What you need to do » Each line below should be quoted exactly, please.

═════ Information provided

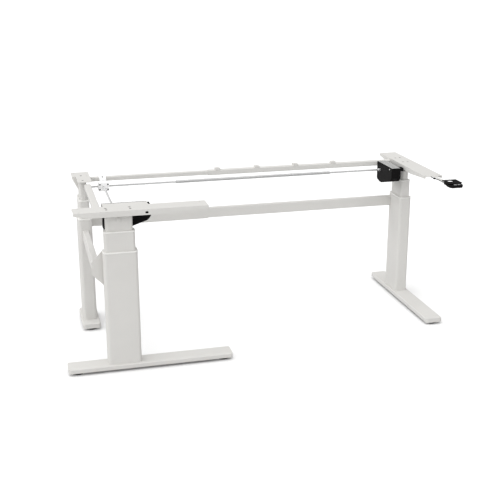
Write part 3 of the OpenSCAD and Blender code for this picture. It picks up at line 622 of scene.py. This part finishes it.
def sleeve_rule():
    """Wraps a strip of pierced cells round the x axis and gives it a wall."""
    g, given, wanted = new_rule("wrap_pierced_strip", [
        ("Cell", "Object", None), ("Cell size", "Float", 0.005), ("Along", "Int", 20), ("Around", "Int", 8),
        ("Radius", "Float", 0.007), ("Wall", "Float", 0.001)])
    last_x = g.math("SUBTRACT", given["Along"], 1)
    last_y = g.math("SUBTRACT", given["Around"], 1)
    spots = g.add("GeometryNodeMeshGrid", None, Vertices_X=given["Along"], Vertices_Y=given["Around"],
                  Size_X=g.math("MULTIPLY", last_x, given["Cell size"]),
                  Size_Y=g.math("MULTIPLY", last_y, given["Cell size"]))
    what = g.add("GeometryNodeObjectInfo", None, Object=given["Cell"])
    copies = g.add("GeometryNodeInstanceOnPoints", None, Points=spots.outputs["Mesh"],
                   Instance=what.outputs["Geometry"])
    real = g.add("GeometryNodeRealizeInstances", None, Geometry=copies.outputs[0])
    flat = g.add("ShaderNodeSeparateXYZ", None, _0=g.add("GeometryNodeInputPosition").outputs[0])
    angle = g.math("DIVIDE", g.math("MULTIPLY", flat.outputs["Y"], 2 * math.pi),
                   g.math("MULTIPLY", given["Around"], given["Cell size"]))
    wrapped = g.add("ShaderNodeCombineXYZ", None, X=flat.outputs["X"],
                    Y=g.math("MULTIPLY", g.math("SINE", angle), given["Radius"]),
                    Z=g.math("MULTIPLY", g.math("COSINE", angle), given["Radius"]))
    tube = g.add("GeometryNodeSetPosition", None, Geometry=real.outputs[0], Position=wrapped.outputs[0])
    joined = g.add("GeometryNodeMergeByDistance", None, Geometry=tube.outputs[0], Distance=2e-5)
    end_in_material(g, given, wanted, joined.outputs[0])
    return g.tree


def bead_rule():
    """A weld bead along the piece's edges, rippled as the arc moves."""
    g, given, wanted = new_rule("weld_bead", [
        ("Bead radius", "Float", 0.0012), ("Ripple", "Float", 0.22), ("Step", "Float", 0.0016)])
    curve = g.add("GeometryNodeMeshToCurve", None, Mesh=given["Geometry"])
    path = g.add("GeometryNodeResampleCurve", {"mode": "LENGTH"}, Curve=curve.outputs[0],
                 Length=given["Step"])
    index = g.add("GeometryNodeInputIndex").outputs[0]
    wave = g.math("MULTIPLY", g.math("SINE", g.math("MULTIPLY", index, 1.5)), given["Ripple"])
    ring = g.add("GeometryNodeCurvePrimitiveCircle", None, Resolution=6)
    g.feed(next(s for s in ring.inputs if s.name == "Radius" and s.enabled), given["Bead radius"])
    bead = g.add("GeometryNodeCurveToMesh", None, Curve=path.outputs[0], Profile_Curve=ring.outputs[0],
                 Scale=g.math("ADD", wave, 1.0), Fill_Caps=True)
    soft = g.add("GeometryNodeSetShadeSmooth", None, Geometry=bead.outputs[0])
    end_in_material(g, given, wanted, soft.outputs[0])
    return g.tree


RULES = {}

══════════

Worked answer »
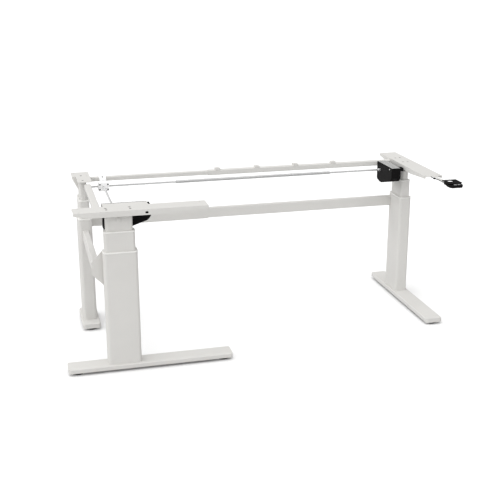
Write part 3 of the OpenSCAD and Blender code for this picture. It picks up at line 622 of scene.py. This part finishes it.
def sleeve_rule():
    """Wraps a strip of pierced cells round the x axis and gives it a wall."""
    g, given, wanted = new_rule("wrap_pierced_strip", [
        ("Cell", "Object", None), ("Cell size", "Float", 0.005), ("Along", "Int", 20), ("Around", "Int", 8),
        ("Radius", "Float", 0.007), ("Wall", "Float", 0.001)])
    last_x = g.math("SUBTRACT", given["Along"], 1)
    last_y = g.math("SUBTRACT", given["Around"], 1)
    spots = g.add("GeometryNodeMeshGrid", None, Vertices_X=given["Along"], Vertices_Y=given["Around"],
                  Size_X=g.math("MULTIPLY", last_x, given["Cell size"]),
                  Size_Y=g.math("MULTIPLY", last_y, given["Cell size"]))
    what = g.add("GeometryNodeObjectInfo", None, Object=given["Cell"])
    copies = g.add("GeometryNodeInstanceOnPoints", None, Points=spots.outputs["Mesh"],
                   Instance=what.outputs["Geometry"])
    real = g.add("GeometryNodeRealizeInstances", None, Geometry=copies.outputs[0])
    flat = g.add("ShaderNodeSeparateXYZ", None, _0=g.add("GeometryNodeInputPosition").outputs[0])
    angle = g.math("DIVIDE", g.math("MULTIPLY", flat.outputs["Y"], 2 * math.pi),
                   g.math("MULTIPLY", given["Around"], given["Cell size"]))
    wrapped = g.add("ShaderNodeCombineXYZ", None, X=flat.outputs["X"],
                    Y=g.math("MULTIPLY", g.math("SINE", angle), given["Radius"]),
                    Z=g.math("MULTIPLY", g.math("COSINE", angle), given["Radius"]))
    tube = g.add("GeometryNodeSetPosition", None, Geometry=real.outputs[0], Position=wrapped.outputs[0])
    joined = g.add("GeometryNodeMergeByDistance", None, Geometry=tube.outputs[0], Distance=2e-5)
    end_in_material(g, given, wanted, joined.outputs[0])
    return g.tree


def bead_rule():
    """A weld bead along the piece's edges, rippled as the arc moves."""
    g, given, wanted = new_rule("weld_bead", [
        ("Bead radius", "Float", 0.0012), ("Ripple", "Float", 0.22), ("Step", "Float", 0.0016)])
    curve = g.add("GeometryNodeMeshToCurve", None, Mesh=given["Geometry"])
    path = g.add("GeometryNodeResampleCurve", {"mode": "LENGTH"}, Curve=curve.outputs[0],
                 Length=given["Step"])
    index = g.add("GeometryNodeInputIndex").outputs[0]
    wave = g.math("MULTIPLY", g.math("SINE", g.math("MULTIPLY", index, 1.5)), given["Ripple"])
    ring = g.add("GeometryNodeCurvePrimitiveCircle", None, Resolution=6)
    g.feed(next(s for s in ring.inputs if s.name == "Radius" and s.enabled), given["Bead radius"])
    bead = g.add("GeometryNodeCurveToMesh", None, Curve=path.outputs[0], Profile_Curve=ring.outputs[0],
                 Scale=g.math("ADD", wave, 1.0), Fill_Caps=True)
    soft = g.add("GeometryNodeSetShadeSmooth", None, Geometry=bead.outputs[0])
    end_in_material(g, given, wanted, soft.outputs[0])
    return g.tree


RULES = {}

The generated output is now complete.